Office of the Vice President for Global Communications

Thursday, February 4, 2010

Nursing students’ trip to rural Liberia ‘an eye-opener’

A School of Nursing researcher and three graduate students will spend three weeks working in rural Liberian hospitals and clinics this month. The students will be challenged to hone their midwife and nursing skills in an impoverished country still recovering from years of civil war.

For a narrated slideshow about the School of Nursing trip to Liberia last June go to www.ns.umich.edu/podcast/video.php?id=1196

Jody Lori, a clinical assistant professor and certified nurse-midwife, will lead the group. The trip is part of an ongoing effort to expand international clinical study opportunities available to School of Nursing students, Lori says.

“Within the School of Nursing we’re trying to increase our global initiatives so students have the kinds of real world experiences they rarely gain when constrained by classroom walls and the boundaries of Southeast Michigan,” Lori says.

The students will work in and around the Phebe Hospital Compound in Suakoko, about a four-hour drive from Monrovia, the Liberian capital.

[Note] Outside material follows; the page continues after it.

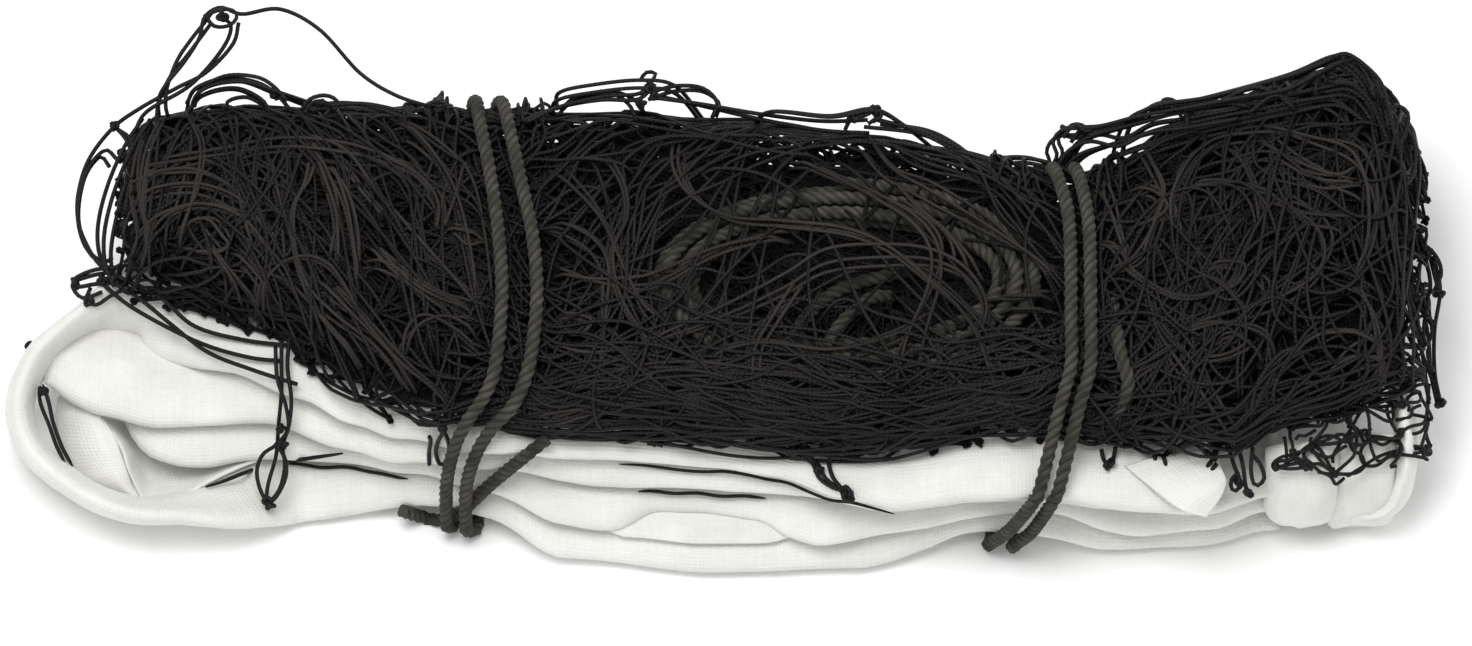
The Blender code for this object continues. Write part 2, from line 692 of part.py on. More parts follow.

It will be the second time in the past year that Lori has led a group of U-M nursing students to the Phebe compound. Last June six undergraduates enrolled in the Community Care Nursing course spent two weeks there. Last year’s trip marked the first time that the clinical portion of the course was conducted in another country.

“It was really an eye-opener for them,” Lori says.

“One of the things that the students took home from this experience was the impact that a single person can have in a country like Liberia,” she says. “They came back very enthused about wanting to continue doing work there, to continue to promote other people doing work there, and to help the people of Liberia.”

The area around Phebe Hospital was devastated during civil wars that raged in Liberia, on and off, between 1989 and 2003. The hospital has no running water and no electricity on a regular basis. Many of the area residents were displaced by the wars and have little access to health care.

The six second-degree undergraduate nursing students helped in rural community clinics by weighing patients, taking their blooding pressures and performing other tasks. They experienced the challenges of working in a country without a solid health care infrastructure and lacking basic medical equipment and supplies taken for granted in more well-off countries.

Some of the students witnessed the deaths of women and children who might have been saved if the necessary resources had been available, Lori says.

“Every night we came back and we had dinner together and we debriefed on the things that we saw during the day,” Lori says. “And I think it’s really important that students are able to go on trips like this with faculty members so that they have that opportunity to have that debriefing and to process what they’re seeing on a daily basis.”

This month Lori will return to the Phebe Hospital Compound with three graduate midwifery students who will “live the life of a midwife” for three weeks. They will provide pre-natal care, help deliver babies and conduct post-partum rounds.

Lori sees the trip as another step in establishing a long-term relationship between the School of Nursing and the people of Suakoko.

“Each time you return, you reinforce the relationships you’ve established,” she says. “The people are excited to see you come back. They know you and they trust you, and that makes a big difference in building relationships over time.”